START
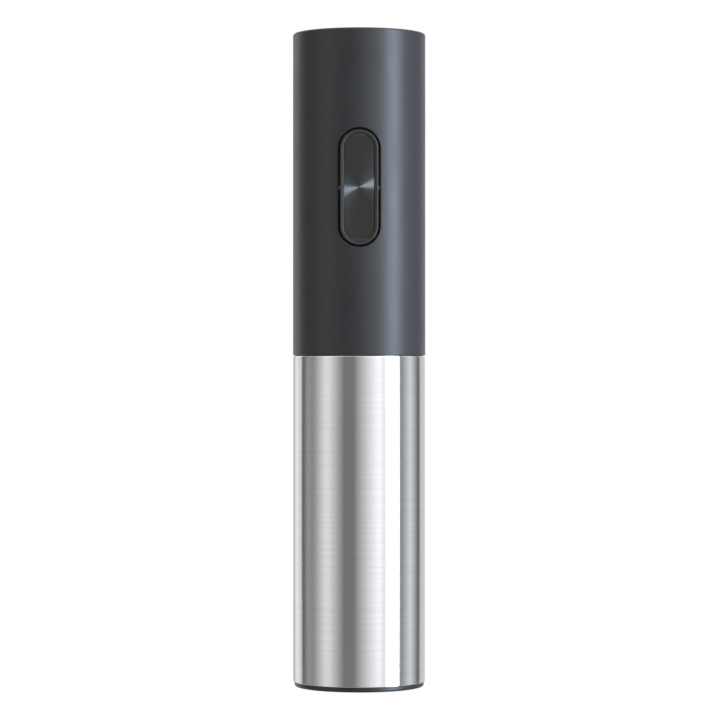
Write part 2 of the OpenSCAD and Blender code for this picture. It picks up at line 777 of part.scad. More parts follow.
module motor_magnets() {
    color("#3b3c40") for (a = [20, 200]) rotate([0, 0, a]) translate([0, 0, stack_z - 1.5])
        rotate_extrude(angle = 140) translate([can_in_r - magnet_t, 0])
            square([magnet_t, stack_top_z - stack_z + 3]);
}

// A carbon brush and its terminal tab on each side of the commutator
module motor_brushes() {
    color("#b87345") for (a = [0, 180]) rotate([0, 0, a]) union() {
        box([commutator_r + run_gap, -1.4, brush_z], [tab_x + 0.1, 1.4, brush_z + 2.6]);
        box([tab_x, -1.2, brush_z], [tab_x + tab_t, 1.2, tab_top_z]);
    }
}

module motor_screws() {
    color("#8f9296") orbit(motor_screw_x, [0, 180], plate_z + 0.9) mirror([0, 0, 1])
        screw(0.75, 1.8, 1.5, 0.9);
}

module motor_shaft() {
    color("#c4c7ca") disc(shaft_r, planet_1_z + 0.1, bell_top_z + 1.1 - planet_1_z);
}

// A three-pole laminated core with its windings
module motor_armature() {
    pole_r = armature_r - 1.4;
    color("#a8622f") difference() {
        union() {
            disc(3.4, stack_z, stack_top_z - stack_z);
            for (a = [30, 150, 270]) rotate([0, 0, a]) {
                box([2, -1.5, stack_z], [pole_r + 0.3, 1.5, stack_top_z]);
                rotate([0, 0, -48]) translate([0, 0, stack_z]) rotate_extrude(angle = 96)
                    translate([pole_r, 0]) square([armature_r - pole_r, stack_top_z - stack_z]);
                box([3.2, -3.4, stack_z - 1.2], [pole_r - 1, 3.4, stack_top_z + 1.2]);
            }
        }
        disc(shaft_r, stack_z - 2, stack_top_z - stack_z + 4);
    }
}

module motor_commutator() {
    color("#c08552") ring(commutator_r, shaft_r, brush_z - 1, 4.6);
}

module sun_gear() {
    color("#c2b280") difference() {
        translate([0, 0, planet_1_z + 0.1]) gear(sun_teeth, stage_1_w, tooth_play);
        disc(shaft_r, planet_1_z - 1, stage_1_w + 2);
    }
}

// ---- Gearbox -----------------------------------------------------------------------------

module motor_plate() {
    color("#9da1a5") difference() {
        disc(case_r, plate_z, plate_t);
        disc(motor_boss_r, plate_z - 1, plate_t + 2);
        orbit(motor_screw_x, [0, 180], plate_z - 1) cylinder(r = 0.75, h = plate_t + 2);
        orbit(motor_screw_x, [0, 180], plate_z - 1) cylinder(r = 1.5, h = 1.9);
        orbit(case_screw_orbit, [45:90:315], plate_z - 1) cylinder(r = case_screw_r, h = plate_t + 2);
    }
}

module gear_case() {
    color("#d8d5cb") difference() {
        disc(case_r, case_z, plate_z - case_z);
        translate([0, 0, case_z - 1]) linear_extrude(plate_z - case_z + 2)
            polygon(gear_outline(ring_teeth, ring_root_r, ring_tip_r, -tooth_play));
        orbit(case_screw_orbit, [45:90:315], case_z - 1) cylinder(r = case_screw_r + seat_gap, h = plate_z);
    }
}

module gearbox_screws() {
    color("#8f9296") orbit(case_screw_orbit, [45:90:315], cover_z + 1.4) mirror([0, 0, 1])
        screw(case_screw_r, plate_z + plate_t - cover_z - 1.4, 1.6, 1.4);
}

module gearbox_cover() {
    color("#9da1a5") difference() {
        disc(case_r, cover_z, cover_t);
        disc(bush_out_r, cover_z - 1, cover_t + 2);
        disc(bush_out_r + 1.4, cover_z - 1, 1.8);
        orbit(case_screw_orbit, [45:90:315], cover_z - 1) {
            cylinder(r = case_screw_r + seat_gap, h = cover_t + 2);
            cylinder(r = 1.6, h = 2.4);
        }
        orbit(cover_screw_orbit, [90, 210, 330], cover_z - 1) cylinder(r = 1, h = 4.9);
    }
}

module output_bush() {
    color("#b08d4f") union() {
        ring(bush_out_r, bush_r, cover_z, cover_t);
        ring(bush_out_r + 1.4, bush_r, cover_z, 0.8);
    }
}

module thrust_washer() {
    color("#e8e6df") ring(9, bush_r + 0.2, case_z, washer_t);
}

// Plate and pins that carry three planets
module carrier_body(z, thick, planet_z, planet_w) {
    disc(carrier_r, z, thick);
    orbit(orbit_r, [0, 120, 240], z + thick - 0.2) cylinder(r = pin_boss_r, h = planet_z - z - thick + 0.1);
    orbit(orbit_r, [0, 120, 240], z + thick - 0.2)
        cylinder(r = pin_r, h = planet_z + planet_w - z - thick + 0.4);
}

module carrier_with_sun(z, planet_z, planet_w, sun_z) {
    carrier_body(z, carrier_t, planet_z, planet_w);
    translate([0, 0, sun_z]) gear(sun_teeth, z - sun_z + 0.2, tooth_play);
}

module carrier_1() { color("#c7c9cc") carrier_with_sun(carrier_1_z, planet_1_z, stage_1_w, planet_2_z + 0.1); }
module carrier_2() { color("#c7c9cc") carrier_with_sun(carrier_2_z, planet_2_z, stage_2_w, planet_3_z + 0.1); }

module drive_flats(w, r, z, h) {
    intersection() {
        disc(r, z, h);
        box([-w / 2, -r, z], [w / 2, r, z + h]);
    }
}

module carrier_3() {
    color("#b5b8bb") difference() {
        carrier_body(carrier_3_z, carrier_3_t, planet_3_z, stage_3_w);
        drive_flats(drive_w, journal_r - 0.2, carrier_3_z - 1, carrier_3_t + 2);
    }
}

module planet(stage, a) {
    z = [planet_1_z, planet_2_z, planet_3_z][stage - 1];
    w = [stage_1_w, stage_2_w, stage_3_w][stage - 1];
    color(stage == 1 ? "#e9e4d2" : "#c2b280") difference() {
        rotate([0, 0, a]) translate([orbit_r, 0, z]) gear(planet_teeth, w, tooth_play);
        rotate([0, 0, a]) translate([orbit_r, 0, z - 1]) cylinder(r = pin_r + run_gap, h = w + 2);
    }
}

module planet_1a() { planet(1, 0); }
module planet_1b() { planet(1, 120); }
module planet_1c() { planet(1, 240); }
module planet_2a() { planet(2, 0); }
module planet_2b() { planet(2, 120); }
module planet_2c() { planet(2, 240); }
module planet_3a() { planet(3, 0); }
module planet_3b() { planet(3, 120); }
module planet_3c() { planet(3, 240); }

// ---- Spindle, worm and cork guide --------------------------------------------------------

module spindle() {
    flat_z = carrier_3_z;
    clip_z = carrier_3_z + carrier_3_t;
    color("#aeb2b6") difference() {
        union() {
            disc(collar_r, collar_z, collar_len);
            disc(journal_r, collar_z + 1, flat_z - collar_z - 1);
            drive_flats(drive_w, journal_r - 0.2, flat_z - 0.1, spindle_top_z - flat_z + 0.1);
        }
        disc(wire_r, collar_z - 1, shank_len + 1);
        ring(journal_r + 1, clip_in_r, clip_z, clip_t);
    }
}

module spindle_clip() {
    clip_z = carrier_3_z + carrier_3_t;
    color("#6b6e72") difference() {
        ring(clip_in_r + 2.4, clip_in_r, clip_z, clip_t);
        box([-1.3, 0, clip_z - 1], [1.3, 8, clip_z + 2]);
    }
}

module worm() {
    shank_top_z = collar_z + shank_len;
    step = worm_pitch / rings_per_turn;
    coil_zs = [for (z = [tip_z:step:coil_top_z + bend_h]) z];
    zs = concat(coil_zs, [coil_top_z + bend_h + 0.3, shank_top_z]);
    path = [for (z = zs) let(a = worm_angle(z), r = coil_r * coil_share(z)) [r * cos(a), r * sin(a), z]];
    radii = [for (z = zs) wire_r * min(1, 0.12 + 0.88 * (z - tip_z) / (tip_turns * worm_pitch))];
    across = [for (z = zs) let(a = worm_angle(min(z, coil_top_z + bend_h))) [cos(a), sin(a), 0]];
    color("#d5d7da") tube_along(path, radii, wire_sides, across);
}

// Slice of the worm at one height, with clearance: the hole that the guide rides on
function worm_slice(clear, steps = 7) =
    let(
        rise = atan(worm_pitch / (2 * PI * coil_r)),
        a = wire_r + clear,
        reach = a / sin(rise) / coil_r * 180 / PI,
        half = function (t) sqrt(max(0, a * a * (1 - pow(t / reach, 2)))))
    concat(
        [for (i = [-steps:steps])
            let(t = reach * sin(90 * i / steps)) (coil_r + half(t)) * [cos(t), sin(t)]],
        [for (i = [steps - 1:-1:1 - steps])
            let(t = reach * sin(90 * i / steps)) (coil_r - half(t)) * [cos(t), sin(t)]]);

module cork_guide() {
    bevel = 1.5;
    over = 0.9;
    hole_h = guide_h + 2 * over;
    outline = [[0, guide_z], [disc_r - bevel, guide_z], [disc_r, guide_z + bevel],
        [disc_r, guide_z + guide_h], [0, guide_z + guide_h]];
    color("#e6e4dd") difference() {
        union() {
            rotate_extrude() polygon(outline);
            box([-wing_r, -wing_w / 2, guide_z + bevel], [wing_r, wing_w / 2, guide_z + guide_h]);
        }
        rotate([0, 0, worm_angle(guide_z - over)]) translate([0, 0, guide_z - over])
            linear_extrude(hole_h, twist = -360 * hole_h / worm_pitch, slices = 35)
                polygon(worm_slice(pass_gap));
    }
}

// ---- Lower body --------------------------------------------------------------------------

module chamber_cap() {
    color("#2b2d30") difference() {
        disc(cap_r, cap_z, cap_t);
        disc(max(collar_r, worm_d / 2) + 1.2, cap_z - 1, cap_t + 2);
        orbit(guide_screw_orbit, [45:90:315], cap_z - 1) cylinder(r = screw_r, h = cap_t + 2);
        orbit(guide_screw_orbit, [45:90:315], cap_z + cap_t - 1.4) cylinder(r = screw_head_r, h = 2);
        orbit(cover_screw_orbit, [90, 210, 330], cap_z - 1) {
            cylinder(r = 1, h = cap_t + 2);
            cylinder(r = 1.9, h = 2.4);
        }
    }
}

module cap_screws() {
    color("#8f9296") {
        orbit(guide_screw_orbit, [45:90:315], cap_z + cap_t - 1.4) screw(screw_r, 9.4, screw_head_r, 1.3);
        orbit(cover_screw_orbit, [90, 210, 330], cap_z + 1.4) mirror([0, 0, 1]) screw(1, 7.2, 1.9, 1.4);
    }
}

module neck_guide() {
    tip_bevel = 1;
    bevel_h = 2;
    bore_top_z = base_h + mouth_bore_h;
    rib = [[relief_r + 0.6, shoulder_z], [cork_r + tip_bevel, shoulder_z], [cork_r, shoulder_z + bevel_h],
        [cork_r, rib_top_z - bevel_h], [cork_r + tip_bevel, rib_top_z], [relief_r + 0.6, rib_top_z]];
    color("#303235") difference() {
        union() {
            difference() {
                union() {
                    disc(tube_r, base_h, flange_t);
                    disc(guide_wall_r, base_h, cap_z - base_h);
                    disc(frame_low_r, cap_z - 3, 3);
                }
                disc(mouth_bore_d / 2, base_h - 1, mouth_bore_h + 1);
                disc(relief_r, bore_top_z, cap_z);
            }
            for (k = [0:cork_ribs - 1]) rotate([0, 0, 360 * (k + 0.5) / cork_ribs])
                translate([0, rib_w / 2, 0]) rotate([90, 0, 0]) linear_extrude(rib_w) polygon(rib);
        }
        // Grooves for the cork guide's wings, open at the top
        box([-groove_r, -groove_w / 2, guide_z - 1], [groove_r, groove_w / 2, cap_z + 1]);
        orbit(guide_screw_orbit, [45:90:315], cap_z - 6) cylinder(r = screw_r, h = 7);
        orbit(guide_wall_r, [45:90:315], base_h - 1) cylinder(r = 1.2, h = 2.9);
    }
}

module lower_tube() {
    color("#2b2d30") ring(tube_r, tube_in_r, flange_z, seat_z - flange_z);
}

module lower_sleeve() {
    color("#c6c8c9") ring(sleeve_r, sleeve_r - sleeve_t, base_h, sleeve_h);
}

module base_ring() {
    edge_r = 0.8;
    lip_h = 0.5;
    outline = concat(
        [[lead_in_r, 0]],
        arc([base_r - edge_r, edge_r], edge_r, -90, 0, 5),
        [[base_r, base_h], [mouth_bore_d / 2 + 0.4, base_h], [mouth_bore_d / 2 + 0.4, base_h - lip_h]]);
    color("#1b1c1e") union() {
        rotate_extrude() polygon(outline);
        orbit(guide_wall_r, [45:90:315], base_h - 0.2) cylinder(r = 1.2, h = 2);
    }
}

// ---- Drawing ---------------------------------------------------------------------------

upper_shell();
battery_lid();
lid_contacts();
cell_1();
cell_2();
cell_3();
cell_4();
battery_tray();
bridge_contact();
terminal_contacts();
tray_screws();
frame_front();
frame_rear();
frame_screws();
rocker();
rocker_inlay();
rocker_pin();
switch_bracket();
switch_board();
board_chips();
dome_mat();
battery_leads();
motor_leads();
motor_can();
motor_end_bell();
motor_magnets();
motor_brushes();
motor_screws();
motor_shaft();
motor_armature();
motor_commutator();
sun_gear();
motor_plate();
gear_case();
gearbox_screws();
gearbox_cover();
output_bush();
carrier_1();
carrier_2();
carrier_3();
thrust_washer();
planet_1a();
planet_1b();
planet_1c();
planet_2a();
planet_2b();
planet_2c();
planet_3a();
planet_3b();
planet_3c();
spindle();
spindle_clip();
worm();
cork_guide();
chamber_cap();
cap_screws();
neck_guide();
lower_tube();
lower_sleeve();
base_ring();
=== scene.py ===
import json
import math

import bmesh
import bpy
from mathutils import Matrix, Vector


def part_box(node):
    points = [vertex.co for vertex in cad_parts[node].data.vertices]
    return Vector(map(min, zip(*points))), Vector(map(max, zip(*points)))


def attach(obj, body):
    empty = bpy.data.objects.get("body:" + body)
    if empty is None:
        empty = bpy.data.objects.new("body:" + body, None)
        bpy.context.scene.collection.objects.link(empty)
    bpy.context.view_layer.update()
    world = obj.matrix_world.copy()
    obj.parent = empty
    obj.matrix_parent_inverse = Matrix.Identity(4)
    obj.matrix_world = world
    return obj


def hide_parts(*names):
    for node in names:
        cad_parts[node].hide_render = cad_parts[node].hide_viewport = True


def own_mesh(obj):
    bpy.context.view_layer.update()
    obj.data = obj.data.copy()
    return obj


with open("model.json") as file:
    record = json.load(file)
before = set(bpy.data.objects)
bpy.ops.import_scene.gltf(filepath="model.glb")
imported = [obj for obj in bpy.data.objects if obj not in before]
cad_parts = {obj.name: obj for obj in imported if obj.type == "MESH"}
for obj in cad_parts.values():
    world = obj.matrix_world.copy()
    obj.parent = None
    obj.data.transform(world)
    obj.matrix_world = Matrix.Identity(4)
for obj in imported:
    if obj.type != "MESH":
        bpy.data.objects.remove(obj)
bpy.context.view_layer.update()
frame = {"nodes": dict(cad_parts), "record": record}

MM = 0.001

# ---- Camera, table and studio ---------------------------------------------------------------
# A long lens looks straight at the rocker, level with the middle of the body. The opener stands
# on a white table in a white room, with soft light panels upright all round it.

body_low, body_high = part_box("upper_shell")
shell_r = (body_high.x - body_low.x) / 2
top_z = body_high.z
camera_data = bpy.data.cameras.new("camera")
camera_data.lens = 149.9
camera_data.sensor_width = 36.0
camera_data.clip_start = 0.01
camera = bpy.data.objects.new("camera", camera_data)
camera.location = (0.3 * MM, -1.100, 119.5 * MM)
camera.rotation_euler = (math.radians(90), 0, 0)
bpy.context.scene.collection.objects.link(camera)
bpy.context.scene.camera = camera
bpy.context.scene.view_settings.view_transform = "Standard"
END
§ **What to work on**
Find the lines with the string "link" and reproduce them.

§ **Response**
        bpy.context.scene.collection.objects.link(empty)
bpy.context.scene.collection.objects.link(camera)